## START

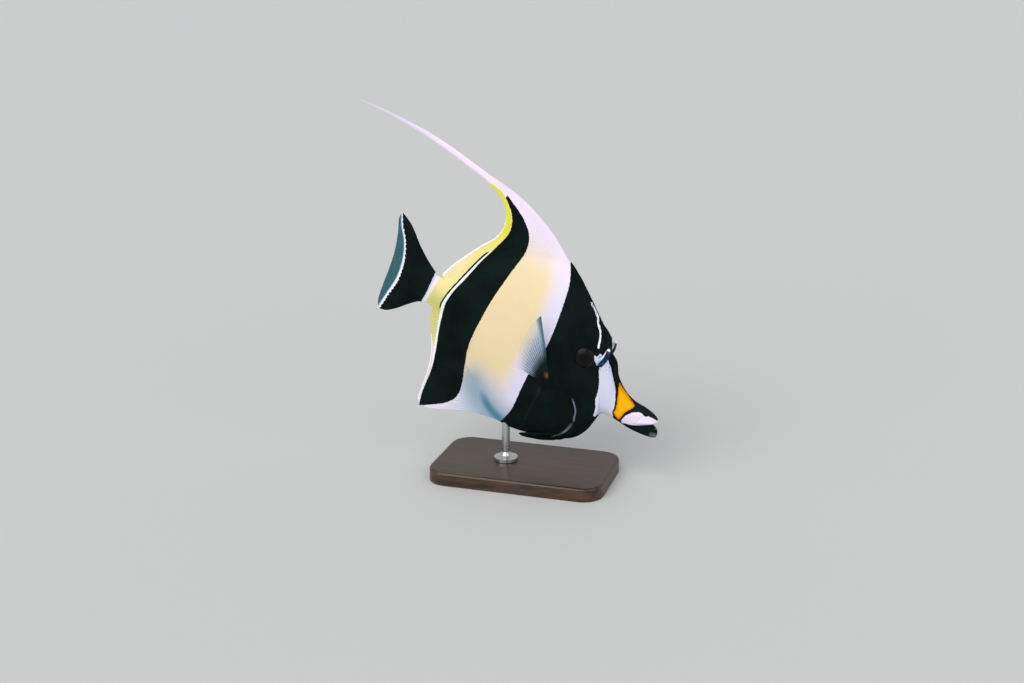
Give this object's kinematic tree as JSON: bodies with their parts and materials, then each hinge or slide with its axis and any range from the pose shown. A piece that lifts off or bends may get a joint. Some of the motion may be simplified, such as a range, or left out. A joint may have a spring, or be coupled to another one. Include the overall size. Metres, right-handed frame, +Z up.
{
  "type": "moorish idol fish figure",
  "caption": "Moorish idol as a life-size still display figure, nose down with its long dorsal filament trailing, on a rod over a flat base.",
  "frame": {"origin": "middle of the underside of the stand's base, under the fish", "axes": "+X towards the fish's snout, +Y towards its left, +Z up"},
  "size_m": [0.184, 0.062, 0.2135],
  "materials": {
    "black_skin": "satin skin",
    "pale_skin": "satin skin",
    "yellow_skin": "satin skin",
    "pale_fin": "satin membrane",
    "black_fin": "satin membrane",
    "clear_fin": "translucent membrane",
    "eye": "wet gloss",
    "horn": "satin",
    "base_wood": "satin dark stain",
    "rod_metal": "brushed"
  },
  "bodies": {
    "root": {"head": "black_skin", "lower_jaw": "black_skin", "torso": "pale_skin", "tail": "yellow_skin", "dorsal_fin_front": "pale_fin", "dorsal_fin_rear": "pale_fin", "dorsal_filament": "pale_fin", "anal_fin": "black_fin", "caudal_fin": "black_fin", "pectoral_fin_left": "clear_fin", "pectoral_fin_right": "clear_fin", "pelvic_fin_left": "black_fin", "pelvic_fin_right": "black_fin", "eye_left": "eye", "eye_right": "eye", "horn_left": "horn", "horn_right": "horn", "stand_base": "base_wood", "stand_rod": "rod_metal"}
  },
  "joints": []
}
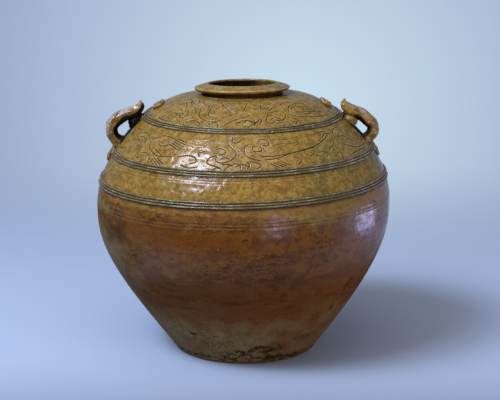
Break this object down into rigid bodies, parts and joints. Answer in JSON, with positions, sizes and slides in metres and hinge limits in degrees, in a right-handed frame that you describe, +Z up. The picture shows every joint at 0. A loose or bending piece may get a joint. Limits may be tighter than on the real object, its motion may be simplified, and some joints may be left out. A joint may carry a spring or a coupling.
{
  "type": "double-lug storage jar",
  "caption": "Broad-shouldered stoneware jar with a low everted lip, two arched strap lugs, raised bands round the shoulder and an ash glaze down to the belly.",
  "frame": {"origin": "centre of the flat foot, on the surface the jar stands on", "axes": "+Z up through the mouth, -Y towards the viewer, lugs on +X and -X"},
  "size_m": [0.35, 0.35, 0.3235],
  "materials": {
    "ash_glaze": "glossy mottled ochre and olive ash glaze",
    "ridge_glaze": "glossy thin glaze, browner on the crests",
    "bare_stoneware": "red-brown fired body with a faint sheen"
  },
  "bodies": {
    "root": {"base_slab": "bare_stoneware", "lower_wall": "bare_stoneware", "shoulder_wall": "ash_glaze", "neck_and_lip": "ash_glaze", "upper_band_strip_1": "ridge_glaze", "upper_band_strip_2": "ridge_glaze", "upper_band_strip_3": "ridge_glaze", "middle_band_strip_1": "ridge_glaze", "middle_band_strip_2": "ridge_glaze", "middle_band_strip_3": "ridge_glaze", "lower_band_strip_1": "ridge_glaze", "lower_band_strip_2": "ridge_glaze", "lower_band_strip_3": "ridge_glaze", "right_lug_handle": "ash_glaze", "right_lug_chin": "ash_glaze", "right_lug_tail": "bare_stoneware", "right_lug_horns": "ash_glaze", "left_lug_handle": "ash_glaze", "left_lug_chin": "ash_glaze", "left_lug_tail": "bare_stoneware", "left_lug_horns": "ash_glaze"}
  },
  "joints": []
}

## END

# WHAT IS NEEDED
Without leaving anything out, give the entries again exactly.

# CORRECT OUTPUT
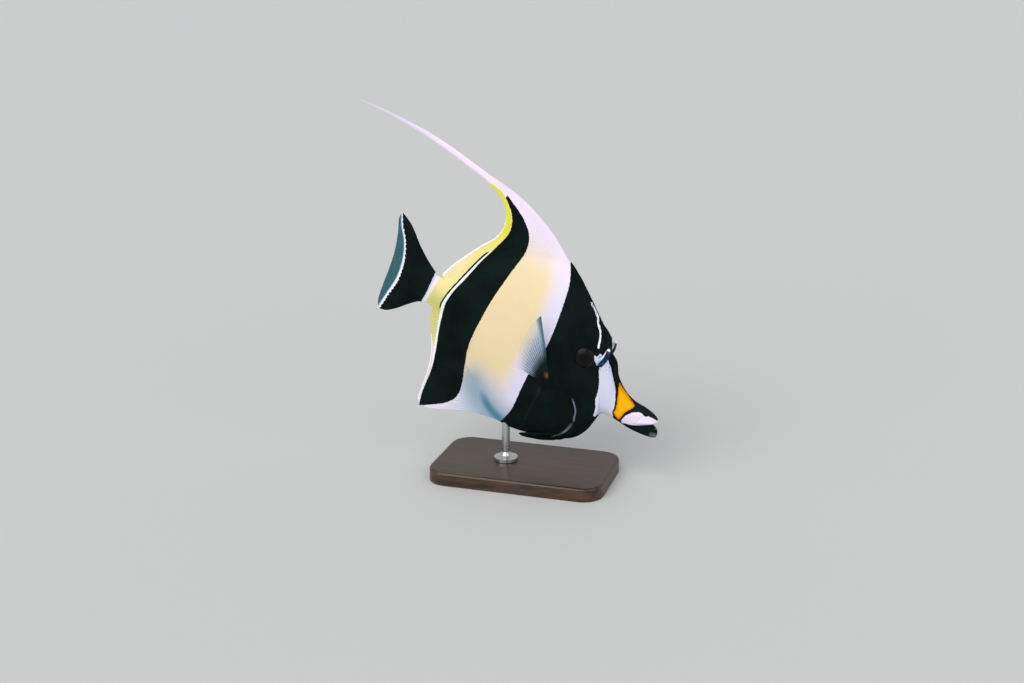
Give this object's kinematic tree as JSON: bodies with their parts and materials, then each hinge or slide with its axis and any range from the pose shown. A piece that lifts off or bends may get a joint. Some of the motion may be simplified, such as a range, or left out. A joint may have a spring, or be coupled to another one. Include the overall size. Metres, right-handed frame, +Z up.
{
  "type": "moorish idol fish figure",
  "caption": "Moorish idol as a life-size still display figure, nose down with its long dorsal filament trailing, on a rod over a flat base.",
  "frame": {"origin": "middle of the underside of the stand's base, under the fish", "axes": "+X towards the fish's snout, +Y towards its left, +Z up"},
  "size_m": [0.184, 0.062, 0.2135],
  "materials": {
    "black_skin": "satin skin",
    "pale_skin": "satin skin",
    "yellow_skin": "satin skin",
    "pale_fin": "satin membrane",
    "black_fin": "satin membrane",
    "clear_fin": "translucent membrane",
    "eye": "wet gloss",
    "horn": "satin",
    "base_wood": "satin dark stain",
    "rod_metal": "brushed"
  },
  "bodies": {
    "root": {"head": "black_skin", "lower_jaw": "black_skin", "torso": "pale_skin", "tail": "yellow_skin", "dorsal_fin_front": "pale_fin", "dorsal_fin_rear": "pale_fin", "dorsal_filament": "pale_fin", "anal_fin": "black_fin", "caudal_fin": "black_fin", "pectoral_fin_left": "clear_fin", "pectoral_fin_right": "clear_fin", "pelvic_fin_left": "black_fin", "pelvic_fin_right": "black_fin", "eye_left": "eye", "eye_right": "eye", "horn_left": "horn", "horn_right": "horn", "stand_base": "base_wood", "stand_rod": "rod_metal"}
  },
  "joints": []
}
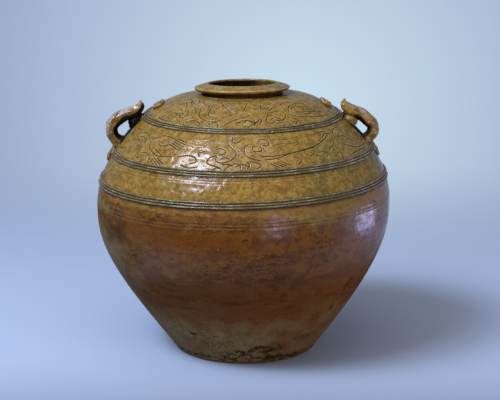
Break this object down into rigid bodies, parts and joints. Answer in JSON, with positions, sizes and slides in metres and hinge limits in degrees, in a right-handed frame that you describe, +Z up. The picture shows every joint at 0. A loose or bending piece may get a joint. Limits may be tighter than on the real object, its motion may be simplified, and some joints may be left out. A joint may carry a spring or a coupling.
{
  "type": "double-lug storage jar",
  "caption": "Broad-shouldered stoneware jar with a low everted lip, two arched strap lugs, raised bands round the shoulder and an ash glaze down to the belly.",
  "frame": {"origin": "centre of the flat foot, on the surface the jar stands on", "axes": "+Z up through the mouth, -Y towards the viewer, lugs on +X and -X"},
  "size_m": [0.35, 0.35, 0.3235],
  "materials": {
    "ash_glaze": "glossy mottled ochre and olive ash glaze",
    "ridge_glaze": "glossy thin glaze, browner on the crests",
    "bare_stoneware": "red-brown fired body with a faint sheen"
  },
  "bodies": {
    "root": {"base_slab": "bare_stoneware", "lower_wall": "bare_stoneware", "shoulder_wall": "ash_glaze", "neck_and_lip": "ash_glaze", "upper_band_strip_1": "ridge_glaze", "upper_band_strip_2": "ridge_glaze", "upper_band_strip_3": "ridge_glaze", "middle_band_strip_1": "ridge_glaze", "middle_band_strip_2": "ridge_glaze", "middle_band_strip_3": "ridge_glaze", "lower_band_strip_1": "ridge_glaze", "lower_band_strip_2": "ridge_glaze", "lower_band_strip_3": "ridge_glaze", "right_lug_handle": "ash_glaze", "right_lug_chin": "ash_glaze", "right_lug_tail": "bare_stoneware", "right_lug_horns": "ash_glaze", "left_lug_handle": "ash_glaze", "left_lug_chin": "ash_glaze", "left_lug_tail": "bare_stoneware", "left_lug_horns": "ash_glaze"}
  },
  "joints": []
}